Para uma análise mais completa, afirma, “há pouca informação disponível”. “A ideia é que existe, na função pública, um prémio positivo face ao sector privado para as funções menos qualificadas e um prémio negativo para as funções mais qualificadas”, explica.

Isto é, para quem trabalha em funções em que normalmente se ganha menos, é melhor estar na função pública, para quem tem funções onde geralmente se ganha mais, o sector privado abre outras possibilidades.

“O que acontece é que no privado, o leque salarial é muito maior”, afirma o economista, que em contraponto lembra que os salários mais baixos no sector privado apenas subiram por causa da actualização do salário mínimo nacional e na função pública, o salário mais baixo continua a ser mais alto que o salário mínimo nacional.

Cada vez menos diferenças

Há depois diversas outras diferenças, para além do nível salarial, entre trabalhar no sector público e no sector privado.

Nos horários, em 2016 regressou-se às 35 horas semanais como o período normal de trabalho na função pública, enquanto no sector privado o máximo definido por lei são as 40 horas semanais.

Quanto à idade da reforma, a regra é a mesma para todos os trabalhadores, mas há regimes transitórios em vigor para alguns funcionários públicos, nomeadamente os que entraram antes de 1993. E, no que diz respeito à reforma antecipada, no Estado é possível mais cedo, aos 55 anos com 30 anos de descontos, mas com penalizações significativas no rendimento.

As férias são de 22 dias por ano, tanto no sector público como no privado, sendo que o Estado oferece a alguns funcionários mais um dia de férias ao ano por cada dez anos de serviço.

A diferença que é talvez mais determinante é a maior estabilidade com que um funcionário público pode contar no seu posto de trabalho. Não há despedimentos colectivos nem a possibilidade de o Estado invocar a extinção do posto de trabalho.

Com a troika, criou-se o regime de requalificação que, na prática, sem os despedir, colocava funcionários públicos sem trabalho e progressivamente com menos rendimento, mas esse regime foi removido, em 2017.

Este tipo de análise contudo, tem de levar em conta as grandes diferenças de regras que existem dentro da Administração Pública. Para conseguir comparar os funcionários públicos com os trabalhadores do sector privado, primeiro é preciso saber de que funcionários públicos estamos a falar.  

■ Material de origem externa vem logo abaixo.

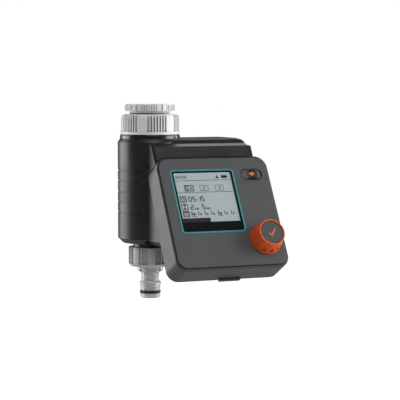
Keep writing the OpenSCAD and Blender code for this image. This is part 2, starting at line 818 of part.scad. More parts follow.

“Do ponto de vista legal, assistiu-se a uma convergência significativa entre as regras do público e do privado, um processo que apenas foi travado nos últimos anos. No entanto, na função pública o que existe neste momento é uma heterogeneidade muito grande de situações”, afirma João Cerejeira, assinalando, por exemplo que há as carreiras antigas, que têm características diferentes das mais recentes, e há as pessoas que estão no sector empresarial, que também estão em condições diferentes das outras.

“Cada reforma que foi feita adicionou uma camada de situações legais, o que gera um cenário de desigualdades, para a mesma função e dentro das mesmas organizações, de grande complexidade”, explica.